Items from a dataset
========================================

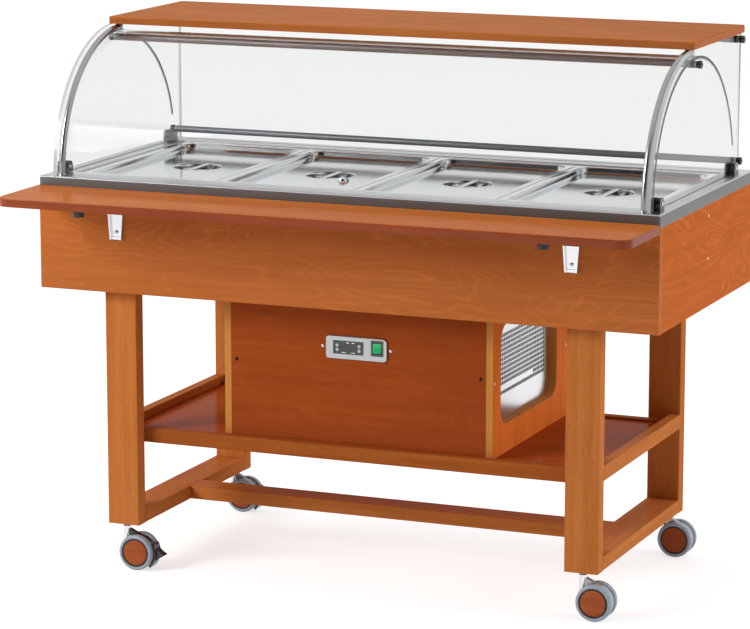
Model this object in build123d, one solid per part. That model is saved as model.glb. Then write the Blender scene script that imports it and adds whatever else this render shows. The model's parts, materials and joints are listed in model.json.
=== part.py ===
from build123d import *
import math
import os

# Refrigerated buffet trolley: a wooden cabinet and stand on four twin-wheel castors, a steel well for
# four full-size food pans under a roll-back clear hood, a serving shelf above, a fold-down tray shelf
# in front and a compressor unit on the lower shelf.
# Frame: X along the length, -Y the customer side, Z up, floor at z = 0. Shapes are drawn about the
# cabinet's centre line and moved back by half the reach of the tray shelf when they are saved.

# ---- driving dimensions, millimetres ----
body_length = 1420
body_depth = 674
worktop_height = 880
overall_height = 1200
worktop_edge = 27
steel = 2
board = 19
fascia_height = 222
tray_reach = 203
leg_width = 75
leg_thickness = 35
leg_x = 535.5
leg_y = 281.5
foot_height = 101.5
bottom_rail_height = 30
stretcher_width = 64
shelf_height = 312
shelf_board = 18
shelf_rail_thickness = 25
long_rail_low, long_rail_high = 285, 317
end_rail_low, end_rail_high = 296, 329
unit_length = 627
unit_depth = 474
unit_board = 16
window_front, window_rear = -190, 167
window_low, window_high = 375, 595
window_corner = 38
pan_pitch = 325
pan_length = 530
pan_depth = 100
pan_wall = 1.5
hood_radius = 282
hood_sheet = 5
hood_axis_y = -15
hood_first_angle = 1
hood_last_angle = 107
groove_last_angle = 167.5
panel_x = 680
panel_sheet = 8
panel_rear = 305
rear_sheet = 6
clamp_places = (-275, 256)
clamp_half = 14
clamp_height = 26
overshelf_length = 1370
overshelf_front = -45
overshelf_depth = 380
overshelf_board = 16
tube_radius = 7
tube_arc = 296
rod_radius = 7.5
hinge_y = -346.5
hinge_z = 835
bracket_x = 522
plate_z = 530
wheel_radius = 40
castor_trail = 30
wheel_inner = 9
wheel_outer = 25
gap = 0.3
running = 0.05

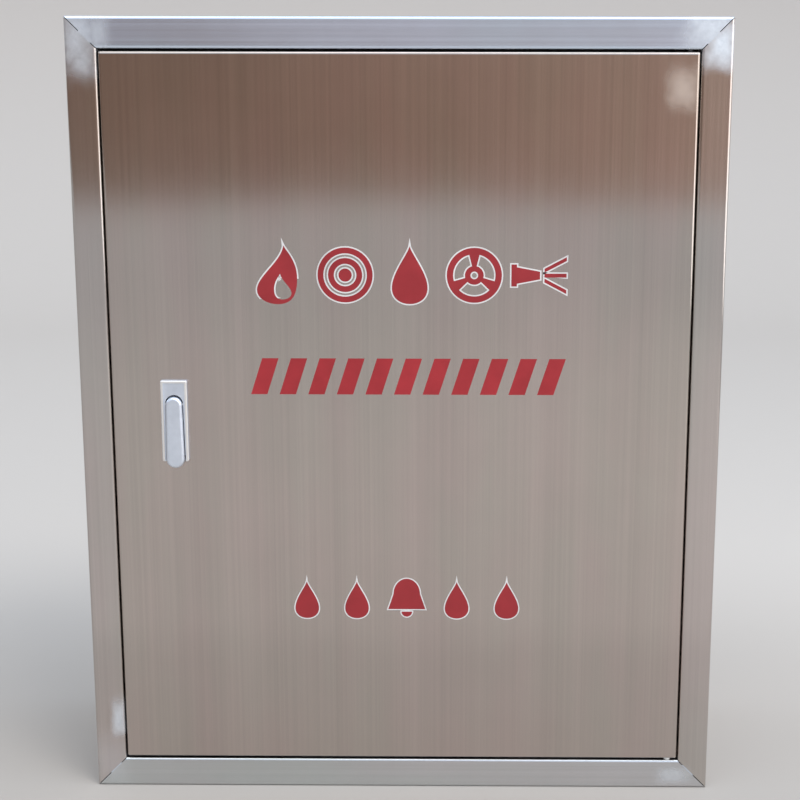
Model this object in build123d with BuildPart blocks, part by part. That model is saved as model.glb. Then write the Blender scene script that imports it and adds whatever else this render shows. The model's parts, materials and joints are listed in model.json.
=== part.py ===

========================================

Lines from the start of the material above through the line containing "# cabinet's centre" are to be duplicated exactly, and only those.

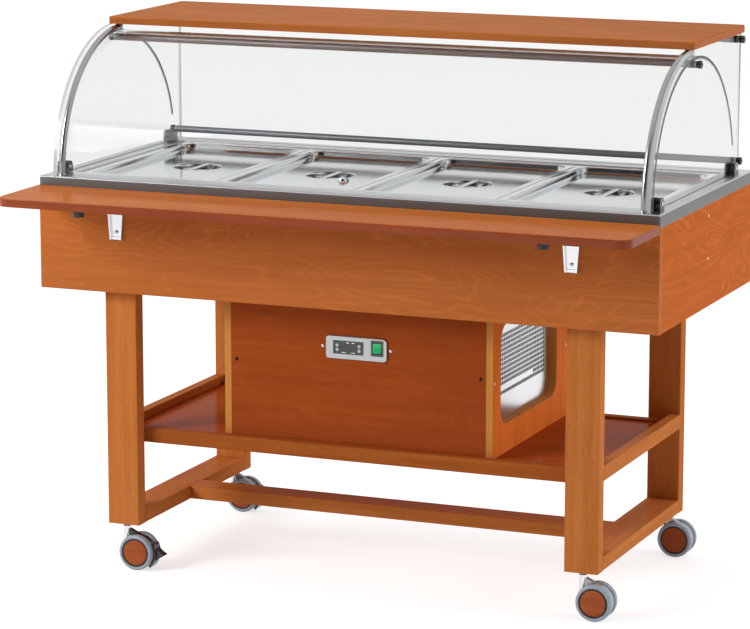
Model this object in build123d, one solid per part. That model is saved as model.glb. Then write the Blender scene script that imports it and adds whatever else this render shows. The model's parts, materials and joints are listed in model.json.
=== part.py ===
from build123d import *
import math
import os

# Refrigerated buffet trolley: a wooden cabinet and stand on four twin-wheel castors, a steel well for
# four full-size food pans under a roll-back clear hood, a serving shelf above, a fold-down tray shelf
# in front and a compressor unit on the lower shelf.
# Frame: X along the length, -Y the customer side, Z up, floor at z = 0. Shapes are drawn about the
# cabinet's centre line and moved back by half the reach of the tray shelf when they are saved.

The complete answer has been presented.